The arcane title of the second movement, Torneo (“tourney”) may refer to a seventeenth century genre of music played before tournaments and horse ballets. Its quirky flurries of descending scales conjure images of a tumbling match in which the contestants halt midway in a brief moment of quizzical chromaticism. The Aria movement, unlike similarly titled movements in the Third Suite and the Goldberg Variations, does not spin out a melodious vocalise but rather reflects the mercurial emotions of the sensitive style, with momentary changes of mood tinged with chromaticism. The playful Menuetto is enlivened by syncopated hemiolas*, wide leaps, and coquettish sighs, while the bucolic Trio evokes the drone of the pastoral bagpipe.
The final Capriccio resembles a fugue at first sight but becomes a send-up of strict contrapuntal procedure. The subject, usually tasked with defining the key, instead begins on a note outside of the key and a countersubject* interrupts only three notes later. The voices enter in turn, but the whole fugal texture melts down when the cello stalls on a prolonged descending scale, forcing the upper three parts into an interchange of two-note chord progressions. Further ideas seem to lose sight of the fugal intentions of the beginning until a surprise recapitulation. The severity of the rules of fugal procedure, that champion of thematic unity and textural consistency, has been subverted in a “caprice” of unexpected outcomes.

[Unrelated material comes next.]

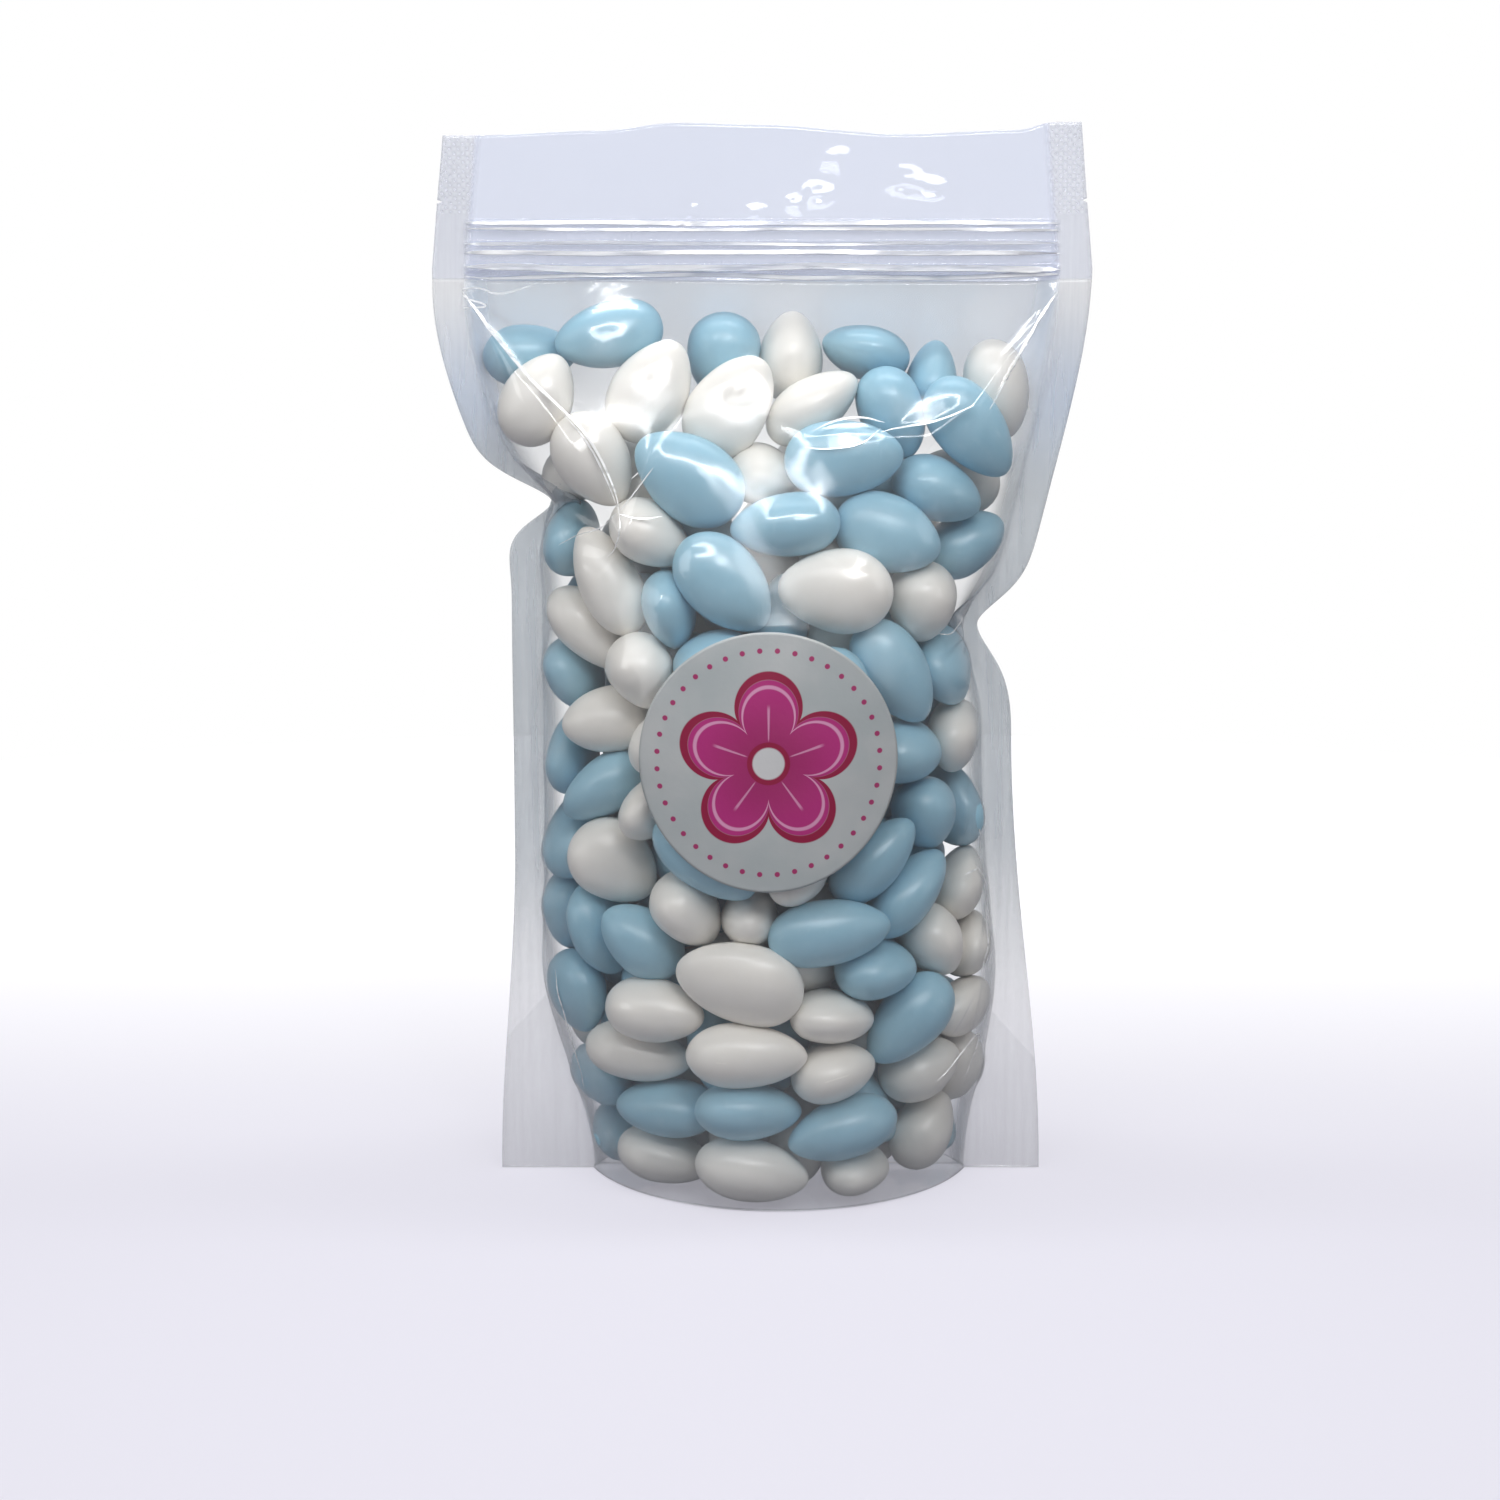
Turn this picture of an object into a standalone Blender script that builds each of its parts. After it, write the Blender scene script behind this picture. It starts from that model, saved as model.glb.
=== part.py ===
"""A clear stand-up pouch of sugared almonds: one filled bag with a press-to-close zip, and a round sticker.

Units are metres and +Z is up. The origin is on the floor under the middle of the pouch, and its front faces -Y.
The film follows the almonds that it holds, so the pouch is one solid whose faces carry their bumps.
"""

import math

import bmesh
import bpy
import numpy as np

# Pouch, as it was cut and welded
POUCH_WIDTH = 0.165  # across the flat film at the zip
POUCH_HEIGHT = 0.268  # standing, filled
SIDE_SEAL = 0.0075  # welded strip down each side
CORNER_LEFT, CORNER_RIGHT = 0.0165, 0.0120  # how much wider the weld is at the floor, where it holds the bottom panel
CORNER_HEIGHT = 0.060  # the weld is back to its plain width here
SEAL_THICKNESS = 0.0010  # the two films and the weld, as a solid
HEADER_THICKNESS = 0.0012  # the two films above the zip
HEADER_TAPER = 0.0033  # how far each top corner draws in as the mouth bows

# Pouch, as it stands filled
FOOT_LEFT, FOOT_RIGHT = 0.0680, 0.0727  # half widths at the floor
WAIST_LEFT, WAIST_RIGHT = 0.0636, 0.0640  # half widths where the body is narrowest
FLARE_LEFT, FLARE_RIGHT = 0.085, 0.115  # heights from which each side widens down to its foot
SHOULDER_LEFT = (0.150, 0.228)  # heights between which the side flares out to the zip
SHOULDER_RIGHT = (0.125, 0.235)
PINCH_LEFT = (0.175, 0.0150, 0.0070, 0.0070)  # height, depth, reach below and reach above
PINCH_RIGHT = (0.144, 0.0106, 0.0110, 0.0085)
PINCH_POWER = 1.7  # the higher, the flatter the bottom of a pinch
PINCH_FADE = 8  # the higher, the nearer to the side seal a pinch ends
BELLY_HEIGHT = 0.070
BELLY_FRONT, BELLY_BACK = 0.0405, 0.0412  # half depths at the belly
ARC = 1.22  # radians that half of a body section turns through
CREASE_TOP, CREASE_FOOT = 0.075, 0.036  # distance of the shoulder crease from the middle, at its two ends
CREASE_HEIGHTS = (0.165, 0.230)
CREASE_END = 0.94  # the share of that run at which the crease stops moving outwards
CREASE_MARGIN = 0.006  # a crease keeps this far inside the side seal
CREASE_SOFTNESS = 9.0  # the higher, the sharper the fold
FLAT_HEIGHTS = (0.165, 0.215)  # between them the section turns from an arc into a flat front with creases
MOUTH = (  # the wavy mouth: places across it, and how far above or below POUCH_HEIGHT it passes there
    (-0.071, -0.0023), (-0.041, -0.0012), (-0.021, 0.0007), (0.000, 0.0003),
    (0.035, -0.0020), (0.063, -0.0010), (0.073, 0.0010),
)
WAVE_FOOT = 0.245  # the mouth's waves fade out down to here

# Zip
ZIP_HEIGHT = 0.2330  # weld line under the zip, where the pouch closes
ZIP_RIBS = ((0.2332, 0.0008), (0.2380, 0.0013), (0.2436, 0.0011))  # height and how far each stands out
ZIP_RIB_HALF = 0.0011
ZIP_FLAT = 0.93  # the ribs are crushed flat from this share of the half width outwards

# Sugared almonds under the film
ALMOND_LENGTH, ALMOND_WIDTH, ALMOND_THICKNESS = 0.0275, 0.0182, 0.0148
BUMP = 0.0036  # how far an almond stands out of the film between its neighbours
ALMOND_TOP = 0.216  # the fill reaches this height
FIRST_ROW = 0.012  # height of the lowest row
ROW_PITCH, COLUMN_PITCH = 0.0158, 0.0245
ROW_COUNT, COLUMN_COUNT = 13, 5  # every other row has one more
PLACE_JITTER, TILT_JITTER = 0.0013, 0.38
SIZE_RANGE = (0.90, 1.08)
FRONT_SEED, BACK_SEED = 4, 9
BUMP_EDGE = 0.90  # the bumps fade out from this share of the half width outwards
BUMP_FOOT = (0.001, 0.012)  # between these heights they fade in
BUMP_HEAD = (ALMOND_TOP - 0.006, ALMOND_TOP + 0.008)  # and between these out again

# Round sticker
STICKER_RADIUS = 0.03175
STICKER_THICKNESS = 0.0004
STICKER_GAP = 0.0003
STICKER_CENTRE = (0.0015, 0.115)  # across and up
STICKER_STAND = 0.0028  # the sticker holds the film level, this far out, over the almonds behind it
STICKER_REACH = (0.002, 0.010)  # from its rim outwards, where that level ends

# Fineness
PANEL_COLUMNS = 38
BODY_ROWS = 56
RIB_ROWS = (-0.0014, -0.0006, 0.0006, 0.0014)  # rows of the mesh above and below a rib's middle
HEADER_ROWS = 4
STICKER_RINGS, STICKER_SPOKES = 6, 40
SLOPE_STEP = 1e-4  # distance over which the panel's slope is taken
SHARP_ANGLE = 50  # degrees: edges that turn more than this stay sharp

POUCH_COLOUR = (0.62, 0.75, 0.83, 1.0)
STICKER_COLOUR = (0.74, 0.76, 0.76, 1.0)


def smooth(value, low, high):
    """0 below low, 1 above high, and an S-curve between."""
    t = np.clip((value - low) / (high - low), 0.0, 1.0)
    return t * t * (3.0 - 2.0 * t)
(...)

Contrapunctus. Latin term for a piece written in counterpoint, or fugal style.
Counterpoint, contrapuntal (adj.). Music written in simultaneously sounding “horizontal” melodic lines (called voices) as opposed to a single melodic line supported by the “vertical” harmonies of chords.
Canon (round), canonic (adj.). A type of fugue derived strictly from a single melody.

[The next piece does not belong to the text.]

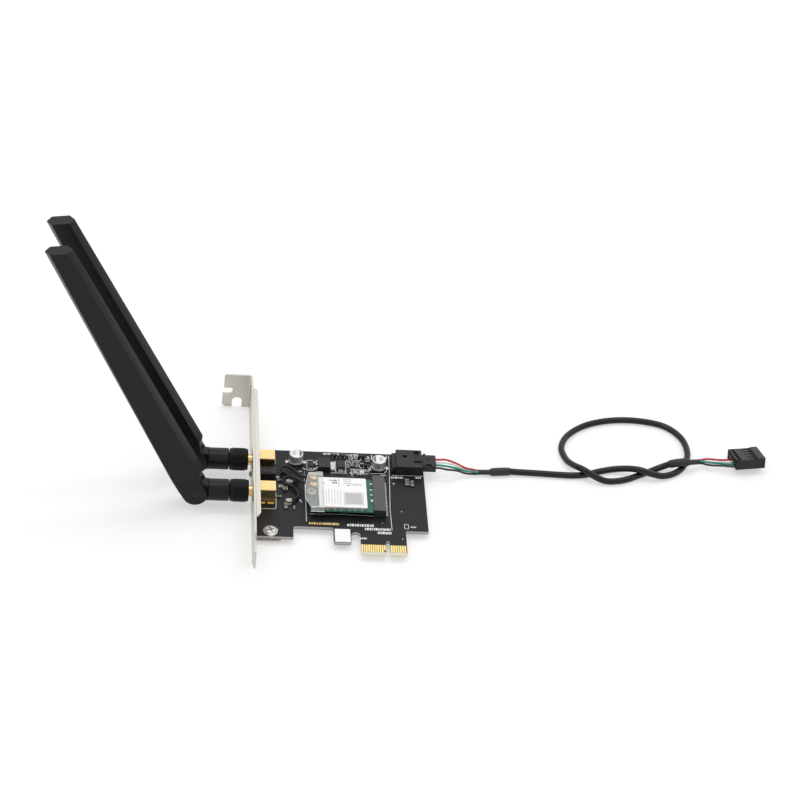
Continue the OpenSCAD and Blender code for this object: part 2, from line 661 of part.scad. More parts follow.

Fugue, subject, countersubject. A composition in which a theme (called the subject) is imitated contrapuntally by other parts (voices). A subordinate theme which regularly appears with the subject is called the countersubject.
Fugal, fugato. Musical passages in counterpoint that introduce parts (voices) in the manner of a fugue.
Hemiola. Momentary displacement of regular accent (i.e., syncopation) in triple meter which combines two 3-beat measures into one 6-beat measure:
1 2 3 | 1 2 3 becomes 1 2 3 4 5 6.
- Most everybody knows the canon, aka round: ROW, ROW, ROW YOUR BOAT.
It’s called a perpetual canon because there’s no place to stop until the camp counselor gives you the signal to quit. You can use it as an example to try out some of Bach’s contrapuntal techniques.
- Divide into two groups and you’re singing what Bach calls a canon duplex.
- You can also make a canon triplex or quadruplex by dividing into more groups. Four’s the limit, however, because there are only three places (after BOAT, STREAM, and MERRILY) where groups can join in.
- To make a canon in inversion, what goes up must go down by the same interval:
- To make a canon al’roverscio, or canon in retrograde—as Bach does, you must sing the pitches and rhythms in reverse. It’s OK to sing the same words, but the pitches and rhythms must correspond to:
STREAM THE DOWN TLY-GEN BOAT YOUR ROW, ROW, ROW
(At this point, aspirin is suggested.)